▶ **Problem**
Restate the complete material exactly.
....
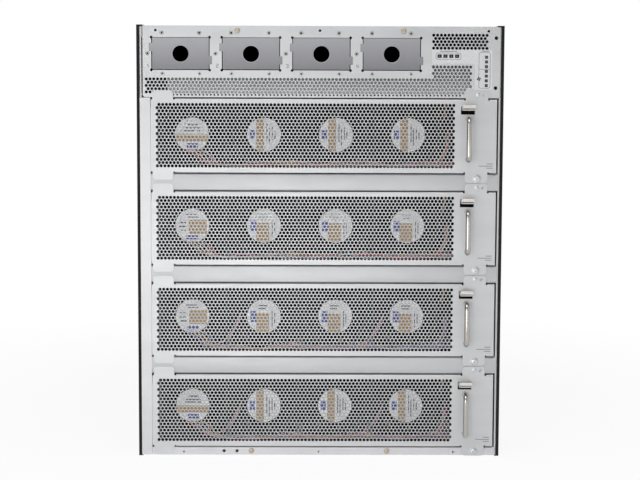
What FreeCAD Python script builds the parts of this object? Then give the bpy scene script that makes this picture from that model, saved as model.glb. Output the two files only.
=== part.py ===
import FreeCAD, Part
import Sketcher
import math
import os
import re

# Modular chassis switch, seen on the face that holds its four fan trays.
# Row frame: millimetres, +Z up, origin at the bottom centre of the bounding box. The fan tray
# face looks towards -Y and the module face, with the rack ears, towards +Y. Every body is drawn
# with Y = 0 on the front of the fan tray faces and is then placed along Y.

TRAYS = 4
FANS = 4
BLADES = 5
BAYS = 4
SLOTS = 8
HUB_SIDES = 10
BORE_SIDES = 12
ROD_SIDES = 10
BEND_STEPS = 3
HOLE_SIDES = 24
HEAD_SIDES = 12

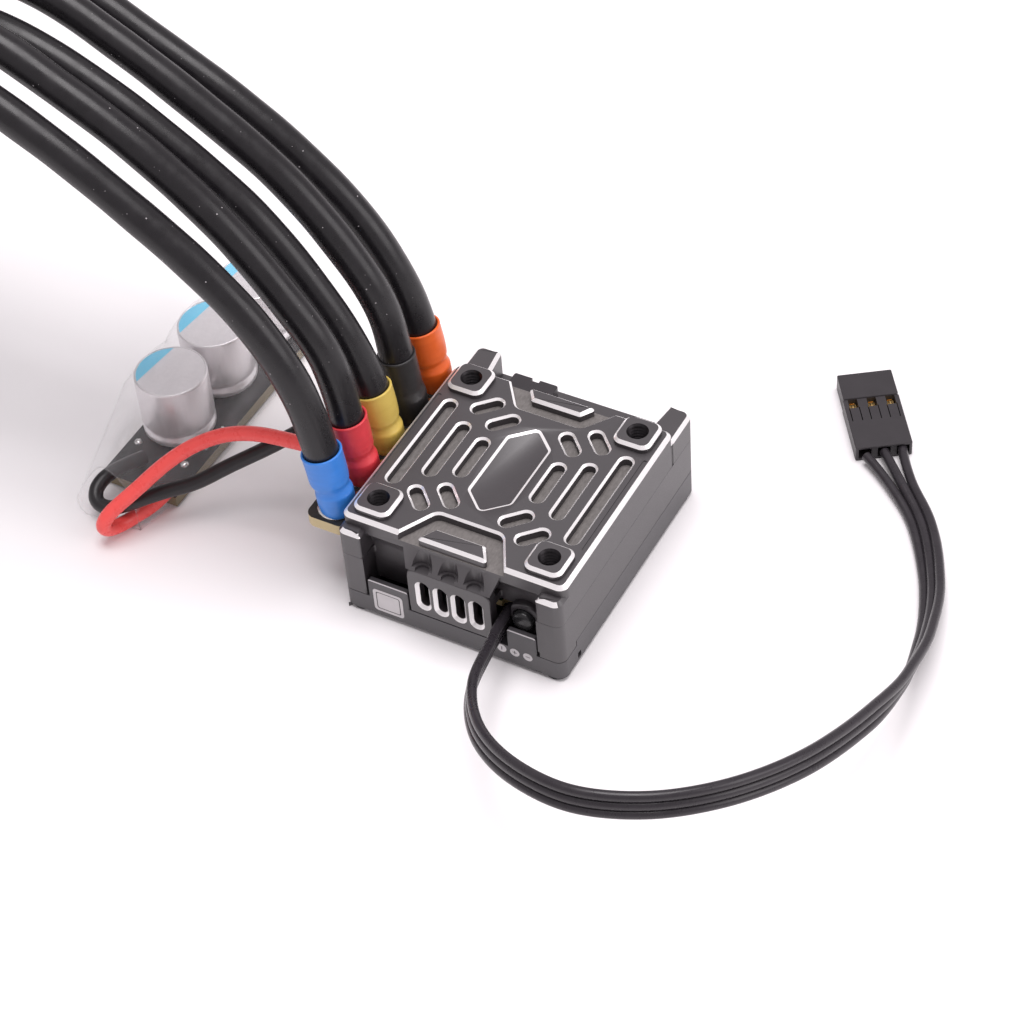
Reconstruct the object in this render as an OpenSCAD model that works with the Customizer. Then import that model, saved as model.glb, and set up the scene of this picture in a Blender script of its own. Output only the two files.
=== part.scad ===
// Electronic speed controller for a small model car motor. Millimetres, +Z up.
// Origin: centre of the case's underside. -Y is the front with the power button,
// -X is the side where the five thick wires leave.

/* [Case] */
// Width of the case across its side walls
case_w = 31.4; // [31:0.1:32]
// Height from the underside to the top of the fan plate
case_h = 15.7; // [15.5:0.1:16.5]
// Length of the fan plate from front to back
plate_l = 30.2; // [30:0.1:30.6]
// Front face of the case, in front of the origin
front_y = 18.7; // [18.5:0.1:19]
// Tips of the two back horns, behind the origin
back_y = 18.6; // [18.4:0.1:19]
// Wall thickness
wall = 1.5; // [1.4:0.1:1.6]
// Corner radius of the case seen from above
corner_r = 1.2; // [0.8:0.1:1.6]

/* [Fan mount] */
// Spacing of the four tapped fan holes
fan_pitch = 24; // [23.5:0.5:24]
// Radius of the tapped fan holes
fan_hole_r = 1.25; // [1:0.05:1.3]
// Height of the fan bosses above the plate
boss_h = 1.0; // [0.6:0.1:1.4]

/* [Wires] */
// Outer diameter of the five thick wires
wire_d = 4.5; // [4:0.1:4.6]
// Spacing of the five thick wires
wire_pitch = 6.275; // [6.2:0.025:6.4]
// Outer diameter of the two thin capacitor leads
lead_d = 2.0; // [1.6:0.1:2.2]
// Width of the flat receiver cable
cable_w = 3.7; // [3.4:0.1:4.2]
// Thickness of the flat receiver cable
cable_t = 1.3; // [1.1:0.1:1.4]

/* [Capacitors] */
// Diameter of a capacitor can
can_d = 10; // [9:0.5:10.5]
// Height of a capacitor can
can_h = 10; // [9:0.5:12]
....
▶ **Output for this exercise**
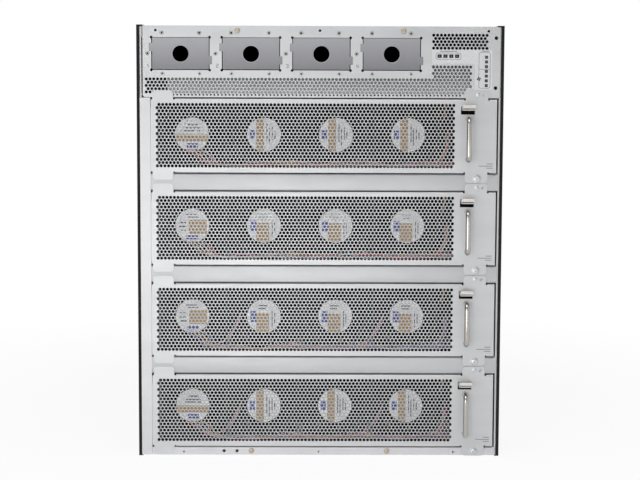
What FreeCAD Python script builds the parts of this object? Then give the bpy scene script that makes this picture from that model, saved as model.glb. Output the two files only.
=== part.py ===
import FreeCAD, Part
import Sketcher
import math
import os
import re

# Modular chassis switch, seen on the face that holds its four fan trays.
# Row frame: millimetres, +Z up, origin at the bottom centre of the bounding box. The fan tray
# face looks towards -Y and the module face, with the rack ears, towards +Y. Every body is drawn
# with Y = 0 on the front of the fan tray faces and is then placed along Y.

TRAYS = 4
FANS = 4
BLADES = 5
BAYS = 4
SLOTS = 8
HUB_SIDES = 10
BORE_SIDES = 12
ROD_SIDES = 10
BEND_STEPS = 3
HOLE_SIDES = 24
HEAD_SIDES = 12

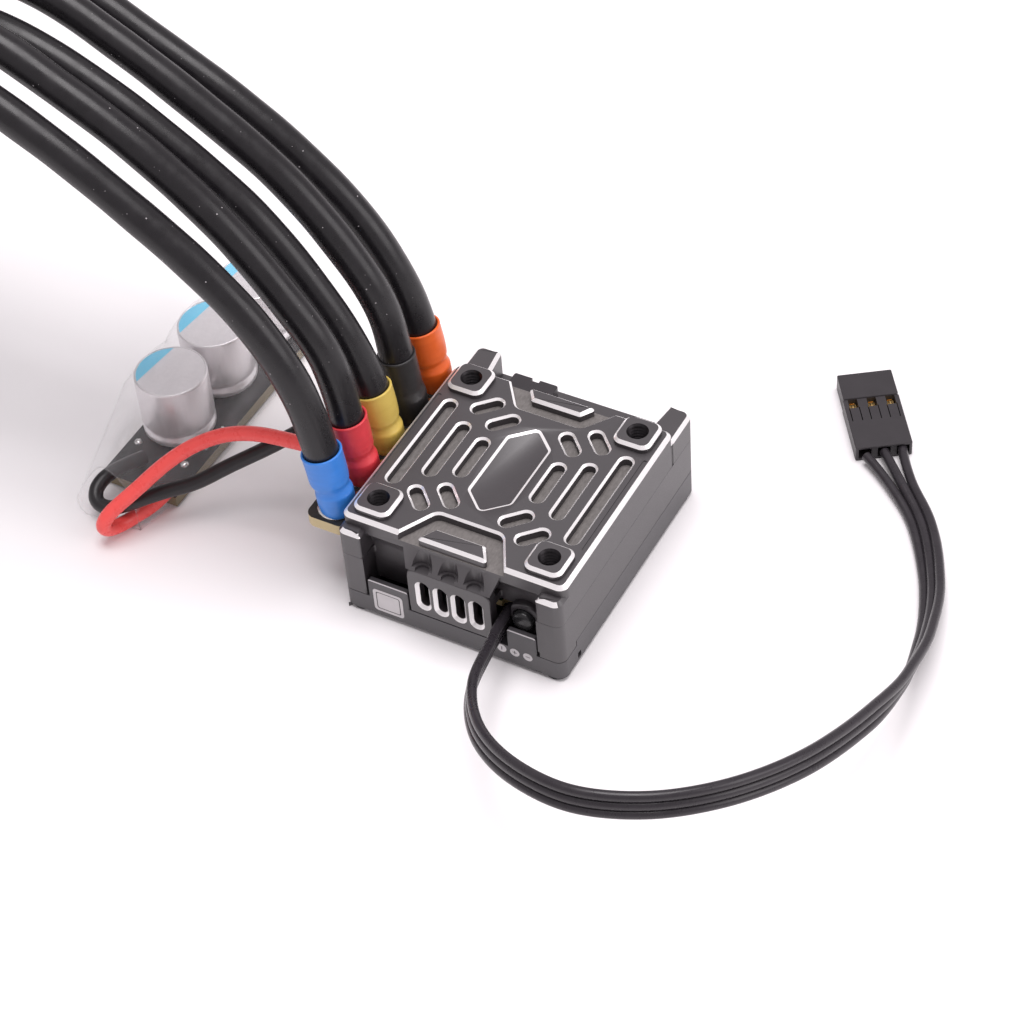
Reconstruct the object in this render as an OpenSCAD model that works with the Customizer. Then import that model, saved as model.glb, and set up the scene of this picture in a Blender script of its own. Output only the two files.
=== part.scad ===
// Electronic speed controller for a small model car motor. Millimetres, +Z up.
// Origin: centre of the case's underside. -Y is the front with the power button,
// -X is the side where the five thick wires leave.

/* [Case] */
// Width of the case across its side walls
case_w = 31.4; // [31:0.1:32]
// Height from the underside to the top of the fan plate
case_h = 15.7; // [15.5:0.1:16.5]
// Length of the fan plate from front to back
plate_l = 30.2; // [30:0.1:30.6]
// Front face of the case, in front of the origin
front_y = 18.7; // [18.5:0.1:19]
// Tips of the two back horns, behind the origin
back_y = 18.6; // [18.4:0.1:19]
// Wall thickness
wall = 1.5; // [1.4:0.1:1.6]
// Corner radius of the case seen from above
corner_r = 1.2; // [0.8:0.1:1.6]

/* [Fan mount] */
// Spacing of the four tapped fan holes
fan_pitch = 24; // [23.5:0.5:24]
// Radius of the tapped fan holes
fan_hole_r = 1.25; // [1:0.05:1.3]
// Height of the fan bosses above the plate
boss_h = 1.0; // [0.6:0.1:1.4]

/* [Wires] */
// Outer diameter of the five thick wires
wire_d = 4.5; // [4:0.1:4.6]
// Spacing of the five thick wires
wire_pitch = 6.275; // [6.2:0.025:6.4]
// Outer diameter of the two thin capacitor leads
lead_d = 2.0; // [1.6:0.1:2.2]
// Width of the flat receiver cable
cable_w = 3.7; // [3.4:0.1:4.2]
// Thickness of the flat receiver cable
cable_t = 1.3; // [1.1:0.1:1.4]

/* [Capacitors] */
// Diameter of a capacitor can
can_d = 10; // [9:0.5:10.5]
// Height of a capacitor can
can_h = 10; // [9:0.5:12]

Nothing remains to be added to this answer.